55. An interpretation in conformity with the directive does not seem to me a fruitful path to take in the present case either, however. The system of the Austrian Federal Constitution is entirely unambiguous and no longer open to interpretation. Under national law the Austrian Verwaltungsgerichtshof does not have jurisdiction, save where the legislature expressly declares an appeal admissible. An interpretation in conformity with the directive cannot change this in any way. Added to this is the fact that under national law a decision of the Telekom-Control-Kommission became final at a particular point in time and that the creation of a possibility of appeal ─ contra legem ! ─ on the basis of an interpretation in conformity with the directive would seriously prejudice the legal certainty of other interested parties.

56. Nor does the Court's approach in Dorsch Consult lead me to take a different view. In Dorsch Consult the Court directed the national court to examine whether jurisdiction could be inferred from national law, in particular jurisdiction on the part of the bodies that decided very similar disputes.

57. On this point too, the present case is highly similar to the Dorsch Consult case. In both of them there is an obvious national court or tribunal to which jurisdiction could be granted. The grant of jurisdiction to that court or tribunal would in neither case result in an encroachment on the national legal system and would not generate competence issues either. In Dorsch Consult a body had been designated to hear disputes very similar to the one at issue in that case; the present case concerns a conflict of the type that is heard by the Austrian Verwaltungsgerichtshof, but which for reasons that have nothing to do with the directive was withdrawn from the jurisdiction of that court.

58. Essentially, the Court's solution in the Dorsch Consult judgment boils down to a request to the referring court to examine whether it can acquire jurisdiction for itself through an interpretation of national law which is in conformity with the directive.
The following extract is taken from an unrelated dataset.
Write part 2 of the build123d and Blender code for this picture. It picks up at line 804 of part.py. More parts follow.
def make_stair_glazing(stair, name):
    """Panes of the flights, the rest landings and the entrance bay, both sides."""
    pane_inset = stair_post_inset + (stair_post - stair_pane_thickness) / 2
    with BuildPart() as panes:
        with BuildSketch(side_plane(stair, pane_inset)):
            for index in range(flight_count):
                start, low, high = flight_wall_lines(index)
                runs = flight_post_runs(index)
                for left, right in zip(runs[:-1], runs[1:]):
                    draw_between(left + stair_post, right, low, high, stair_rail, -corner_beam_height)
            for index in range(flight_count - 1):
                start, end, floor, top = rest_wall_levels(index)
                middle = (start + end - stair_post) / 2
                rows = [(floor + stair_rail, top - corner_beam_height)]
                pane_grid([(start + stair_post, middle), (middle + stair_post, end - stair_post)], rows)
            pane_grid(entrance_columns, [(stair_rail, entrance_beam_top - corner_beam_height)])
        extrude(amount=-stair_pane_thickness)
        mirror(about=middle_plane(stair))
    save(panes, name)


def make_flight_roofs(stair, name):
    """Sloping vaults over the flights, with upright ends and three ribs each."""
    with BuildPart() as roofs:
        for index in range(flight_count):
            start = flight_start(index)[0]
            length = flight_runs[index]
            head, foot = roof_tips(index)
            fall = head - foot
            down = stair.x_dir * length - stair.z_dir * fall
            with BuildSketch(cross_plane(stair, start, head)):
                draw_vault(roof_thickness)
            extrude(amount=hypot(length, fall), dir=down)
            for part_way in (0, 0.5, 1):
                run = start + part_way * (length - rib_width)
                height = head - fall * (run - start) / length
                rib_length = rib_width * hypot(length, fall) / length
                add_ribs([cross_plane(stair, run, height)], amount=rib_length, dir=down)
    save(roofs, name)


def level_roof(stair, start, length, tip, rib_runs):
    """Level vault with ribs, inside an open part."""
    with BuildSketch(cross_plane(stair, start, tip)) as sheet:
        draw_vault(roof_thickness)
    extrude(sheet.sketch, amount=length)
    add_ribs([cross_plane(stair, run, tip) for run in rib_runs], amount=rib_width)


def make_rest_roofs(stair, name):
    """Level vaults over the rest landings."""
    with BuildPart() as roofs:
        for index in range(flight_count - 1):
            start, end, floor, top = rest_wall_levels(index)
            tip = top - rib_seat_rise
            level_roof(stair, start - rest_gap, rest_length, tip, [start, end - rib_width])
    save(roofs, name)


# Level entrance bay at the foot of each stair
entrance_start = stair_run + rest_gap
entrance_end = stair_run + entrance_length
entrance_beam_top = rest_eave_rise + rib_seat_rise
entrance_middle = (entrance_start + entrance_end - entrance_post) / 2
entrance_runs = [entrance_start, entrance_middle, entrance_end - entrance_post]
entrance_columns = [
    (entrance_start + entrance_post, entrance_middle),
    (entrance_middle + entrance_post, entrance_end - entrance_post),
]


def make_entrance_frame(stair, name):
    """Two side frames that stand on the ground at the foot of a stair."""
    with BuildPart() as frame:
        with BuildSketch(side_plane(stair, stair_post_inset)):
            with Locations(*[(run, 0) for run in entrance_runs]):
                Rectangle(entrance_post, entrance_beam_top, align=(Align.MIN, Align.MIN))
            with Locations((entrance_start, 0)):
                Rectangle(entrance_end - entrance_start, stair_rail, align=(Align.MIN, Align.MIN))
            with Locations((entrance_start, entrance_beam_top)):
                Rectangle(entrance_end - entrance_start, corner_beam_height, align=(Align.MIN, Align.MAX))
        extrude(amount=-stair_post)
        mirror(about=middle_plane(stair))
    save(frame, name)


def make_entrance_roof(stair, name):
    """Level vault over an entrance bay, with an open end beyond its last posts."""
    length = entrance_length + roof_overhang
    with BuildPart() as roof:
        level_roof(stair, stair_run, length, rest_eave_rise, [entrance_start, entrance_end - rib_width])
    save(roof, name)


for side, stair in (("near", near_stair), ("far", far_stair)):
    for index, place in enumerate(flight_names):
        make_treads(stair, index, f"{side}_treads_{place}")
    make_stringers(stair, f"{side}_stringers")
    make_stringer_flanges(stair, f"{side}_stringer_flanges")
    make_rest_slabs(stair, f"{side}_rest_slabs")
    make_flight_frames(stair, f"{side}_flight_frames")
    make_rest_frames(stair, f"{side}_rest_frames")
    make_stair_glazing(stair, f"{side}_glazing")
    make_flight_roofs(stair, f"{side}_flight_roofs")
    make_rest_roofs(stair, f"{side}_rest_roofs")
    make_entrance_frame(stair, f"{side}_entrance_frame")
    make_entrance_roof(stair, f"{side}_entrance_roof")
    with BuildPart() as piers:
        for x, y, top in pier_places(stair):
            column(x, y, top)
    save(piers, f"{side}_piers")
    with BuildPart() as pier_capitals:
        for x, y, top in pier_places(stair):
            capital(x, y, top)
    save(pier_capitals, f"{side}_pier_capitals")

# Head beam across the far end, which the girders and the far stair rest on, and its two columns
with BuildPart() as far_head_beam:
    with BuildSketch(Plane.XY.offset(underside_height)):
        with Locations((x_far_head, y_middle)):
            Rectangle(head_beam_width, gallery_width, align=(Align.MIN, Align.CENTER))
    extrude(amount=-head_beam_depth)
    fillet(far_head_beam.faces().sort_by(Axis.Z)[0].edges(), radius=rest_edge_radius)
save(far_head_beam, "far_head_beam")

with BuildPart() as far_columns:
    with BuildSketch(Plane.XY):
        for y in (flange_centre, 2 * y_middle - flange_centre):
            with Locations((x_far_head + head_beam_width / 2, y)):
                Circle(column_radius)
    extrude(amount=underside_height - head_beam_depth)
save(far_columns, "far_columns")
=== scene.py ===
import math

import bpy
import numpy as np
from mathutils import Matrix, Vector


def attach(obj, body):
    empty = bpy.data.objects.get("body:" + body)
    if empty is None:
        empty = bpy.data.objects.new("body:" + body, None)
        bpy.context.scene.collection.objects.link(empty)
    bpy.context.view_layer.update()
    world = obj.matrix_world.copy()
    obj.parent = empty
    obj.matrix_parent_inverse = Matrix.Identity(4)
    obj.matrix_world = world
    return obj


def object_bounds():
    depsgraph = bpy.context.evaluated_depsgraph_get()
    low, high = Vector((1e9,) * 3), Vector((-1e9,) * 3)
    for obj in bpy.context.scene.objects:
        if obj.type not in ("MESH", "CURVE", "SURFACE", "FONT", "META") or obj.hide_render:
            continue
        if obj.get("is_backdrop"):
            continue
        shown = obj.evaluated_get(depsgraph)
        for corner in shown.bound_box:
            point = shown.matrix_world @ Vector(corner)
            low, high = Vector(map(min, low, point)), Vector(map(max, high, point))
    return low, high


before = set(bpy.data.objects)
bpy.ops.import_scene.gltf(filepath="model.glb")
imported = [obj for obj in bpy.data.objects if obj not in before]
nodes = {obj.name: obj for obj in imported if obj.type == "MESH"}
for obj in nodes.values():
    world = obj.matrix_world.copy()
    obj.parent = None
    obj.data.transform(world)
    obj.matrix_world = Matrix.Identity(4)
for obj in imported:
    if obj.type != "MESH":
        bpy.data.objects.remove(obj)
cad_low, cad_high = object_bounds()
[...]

I will not discuss here what that examination by the national court in Dorsch Consult produced or may have produced. In the present case, however, I do not consider such an examination useful. Under the Austrian national legislation there is no doubt whatever that the Bundesverwaltungsgericht does not have jurisdiction. This has been firmly established.
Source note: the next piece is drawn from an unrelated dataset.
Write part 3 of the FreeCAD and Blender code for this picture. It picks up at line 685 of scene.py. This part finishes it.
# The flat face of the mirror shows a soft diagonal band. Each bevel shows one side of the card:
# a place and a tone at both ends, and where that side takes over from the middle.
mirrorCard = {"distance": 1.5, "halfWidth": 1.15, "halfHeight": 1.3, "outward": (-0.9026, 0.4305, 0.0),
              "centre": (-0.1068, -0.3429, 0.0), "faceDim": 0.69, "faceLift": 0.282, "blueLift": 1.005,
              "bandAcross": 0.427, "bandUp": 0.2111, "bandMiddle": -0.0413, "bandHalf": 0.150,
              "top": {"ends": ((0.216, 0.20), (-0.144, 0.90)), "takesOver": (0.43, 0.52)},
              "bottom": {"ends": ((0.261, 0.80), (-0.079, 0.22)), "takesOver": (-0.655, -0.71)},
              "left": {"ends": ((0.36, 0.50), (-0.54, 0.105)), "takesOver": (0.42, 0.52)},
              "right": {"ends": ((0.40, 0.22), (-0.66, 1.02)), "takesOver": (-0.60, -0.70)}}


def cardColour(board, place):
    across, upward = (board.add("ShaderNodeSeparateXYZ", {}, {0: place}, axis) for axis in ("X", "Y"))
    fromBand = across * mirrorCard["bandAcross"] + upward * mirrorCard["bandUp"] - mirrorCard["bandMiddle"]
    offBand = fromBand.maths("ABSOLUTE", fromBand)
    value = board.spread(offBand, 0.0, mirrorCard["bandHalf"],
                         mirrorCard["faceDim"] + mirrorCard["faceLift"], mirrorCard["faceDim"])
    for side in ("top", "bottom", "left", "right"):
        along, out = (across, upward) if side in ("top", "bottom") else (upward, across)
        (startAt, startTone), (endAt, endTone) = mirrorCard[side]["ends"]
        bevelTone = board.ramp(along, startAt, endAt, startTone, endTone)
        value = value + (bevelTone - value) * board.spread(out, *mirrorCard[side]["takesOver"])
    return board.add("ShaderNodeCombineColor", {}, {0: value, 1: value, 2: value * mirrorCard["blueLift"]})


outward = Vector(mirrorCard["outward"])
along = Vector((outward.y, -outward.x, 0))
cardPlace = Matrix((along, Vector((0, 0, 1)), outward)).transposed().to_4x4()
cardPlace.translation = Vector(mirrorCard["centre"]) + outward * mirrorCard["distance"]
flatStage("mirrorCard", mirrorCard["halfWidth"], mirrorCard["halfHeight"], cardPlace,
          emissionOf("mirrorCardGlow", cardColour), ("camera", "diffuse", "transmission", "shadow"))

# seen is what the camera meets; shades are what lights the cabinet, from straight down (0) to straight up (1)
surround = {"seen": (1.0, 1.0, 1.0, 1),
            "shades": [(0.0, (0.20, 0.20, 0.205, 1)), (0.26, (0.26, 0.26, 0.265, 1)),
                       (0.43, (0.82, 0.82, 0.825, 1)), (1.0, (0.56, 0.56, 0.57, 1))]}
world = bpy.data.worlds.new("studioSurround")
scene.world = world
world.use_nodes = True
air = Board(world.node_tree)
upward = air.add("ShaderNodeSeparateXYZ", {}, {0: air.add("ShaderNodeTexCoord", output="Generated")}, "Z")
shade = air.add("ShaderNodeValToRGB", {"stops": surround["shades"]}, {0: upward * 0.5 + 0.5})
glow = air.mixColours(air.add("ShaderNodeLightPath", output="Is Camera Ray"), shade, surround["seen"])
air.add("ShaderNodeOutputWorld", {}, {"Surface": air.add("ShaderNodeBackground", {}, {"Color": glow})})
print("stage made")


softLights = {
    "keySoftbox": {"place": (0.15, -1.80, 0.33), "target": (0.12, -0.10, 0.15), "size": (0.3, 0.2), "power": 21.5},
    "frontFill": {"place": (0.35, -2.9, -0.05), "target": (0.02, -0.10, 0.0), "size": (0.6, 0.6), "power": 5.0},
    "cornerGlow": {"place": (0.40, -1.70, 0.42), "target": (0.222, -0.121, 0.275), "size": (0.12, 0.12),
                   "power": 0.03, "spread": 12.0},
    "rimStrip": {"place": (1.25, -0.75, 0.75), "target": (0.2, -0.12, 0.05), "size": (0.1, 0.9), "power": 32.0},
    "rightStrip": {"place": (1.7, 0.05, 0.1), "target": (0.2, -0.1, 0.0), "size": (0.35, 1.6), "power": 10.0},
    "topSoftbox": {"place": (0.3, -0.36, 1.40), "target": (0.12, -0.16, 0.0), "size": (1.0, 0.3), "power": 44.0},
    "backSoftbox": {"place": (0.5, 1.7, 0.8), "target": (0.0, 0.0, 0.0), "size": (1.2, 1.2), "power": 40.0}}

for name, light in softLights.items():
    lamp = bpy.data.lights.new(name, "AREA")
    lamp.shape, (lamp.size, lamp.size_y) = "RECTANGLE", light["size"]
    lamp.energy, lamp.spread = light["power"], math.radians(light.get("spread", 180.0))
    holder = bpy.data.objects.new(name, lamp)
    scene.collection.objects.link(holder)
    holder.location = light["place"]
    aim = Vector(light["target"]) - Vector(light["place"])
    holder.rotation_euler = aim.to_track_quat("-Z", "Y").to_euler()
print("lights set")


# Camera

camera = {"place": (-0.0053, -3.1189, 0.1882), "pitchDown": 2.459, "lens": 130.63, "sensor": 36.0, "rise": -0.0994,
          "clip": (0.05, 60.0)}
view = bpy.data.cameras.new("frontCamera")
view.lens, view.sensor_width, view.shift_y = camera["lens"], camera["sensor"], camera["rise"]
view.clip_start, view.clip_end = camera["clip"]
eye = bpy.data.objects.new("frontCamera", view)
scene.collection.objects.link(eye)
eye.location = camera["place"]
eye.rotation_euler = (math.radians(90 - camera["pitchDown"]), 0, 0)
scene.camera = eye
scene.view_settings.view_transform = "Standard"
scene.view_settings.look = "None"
59. Of course, and this is the fourth stage, the party concerned who has been adversely affected by the failure to transpose Article 5a of Directive 90/387/EEC has the right to rely in a court of law on the directive as against the Member State Austria. It will, in my view, be possible for such reliance to result in compensation for the person concerned,  (21) but not in invalidation of any decision that has already been taken by the Telekom-Control-Kommission.

60. To summarise, although Article 5a(3) of Directive 90/387/EEC has not been transposed in the Austrian legislation, an individual cannot base his right of appeal on the direct effect of that provision, nor on an interpretation of the national legislation that is in conformity with the directive. What remains is an application for compensation as against the Austrian State.

V ─ The second question

61. In view of my answer in the negative to the first question, I will not be answering the second question. The referring court asks for an answer to the second question only if the first question is answered in the affirmative. Moreover, it has been established sufficiently, in my view, that the Verwaltungsgerichtshof does not have jurisdiction to hear the main action. This means that the second question no longer has any connection with an actual dispute. According to established case-law, the Court does not answer questions put to it in such cases.

VI ─ Conclusion

62. On the basis of the foregoing observations I propose that the Court should answer the questions put by the Verwaltungsgerichtshof as follows:

(1) In a situation where Article 5a(3) of Council Directive 90/387/EEC of 28 June 1990 on the establishment of the internal market for telecommunications services through the implementation of Open Network Provision, as amended by Directive 97/51/EC of the European Parliament and of the Council of 6 October 1997, has not been transposed, or has been transposed incompletely, in national legislation, individuals cannot derive their right of appeal to an independent body directly from the directive. If the national legislation expressly excludes a right of appeal, such a right likewise cannot be based on the principle of interpretation in conformity with the directive;

(2) The second question does not require an answer.


1
Original language: Dutch.


2
OJ 1990 L 192, p. 1. Where reference is made in this Opinion to that directive, the reference is to the text as it reads after amendment by Directive 97/51/EC.


3
OJ 1997 L 295, p. 23.


4
OJ 1996 L 20, p. 59. 


5
OJ 1997 L 117, p. 15.


6
Although, as will be seen, I do not get the opportunity to answer the second question in this Opinion, I will nevertheless cite in this legal framework a couple of provisions which are under discussion in the context of the second question. Those provisions give a good idea of the statutory system and serve here to illustrate my observations in relation to the first question.


7
. Bundesgesetzblatt 1997 I No 100.


8
There are some matters, which are not relevant here, in respect of which the Telekom-Control-Kommission does not have competence. The Telekom-Control GmbH has been designated as the national regulatory authority for those matters.


9
. Bundesgesetzblatt 1998 I No 98.


10
The Verfassungsgerichtshof refers to the judgment in Joined Cases C-6/90 and C-9/90 Francovich and Others [1991] ECR I-5357.


11
To make the second question more readable in Dutch, I have radically changed the structure of this question while of course retaining the substance.


12
Case C-54/96 Dorsch Consult v Bundesbaugesellschaft Berlin [1997] ECR I-4961.


13
OJ 1992 L 209, p. 1.


14
Case C-111/97 EvoBus Austria [1998] ECR I-5411.


15
See point 31 of my Opinion.


16
Paragraph 40 et seq. of the judgment. The Court follows the same line of reasoning in the EvoBus Austria judgment (cited in footnote 14).


17
Case C-178/99 Doris Salzmann [2001] ECR I-4421, paragraphs 13 and 14 of the judgment.


18
I have taken this form of wording from the judgment in Francovich and Others , cited in footnote 10.


19
Case C-441/99 Riksskatteverket v Soghra Gharehveran [2001] ECR I-7687.


20
See, for example, Case C-106/89 Marleasing v La Comercial Internacional de Alimentación [1990] ECR I-4135, paragraph 8 of the judgment.


21
I would refer to the established case-law of the Court following the judgment in Francovich and Others , cited in footnote 10.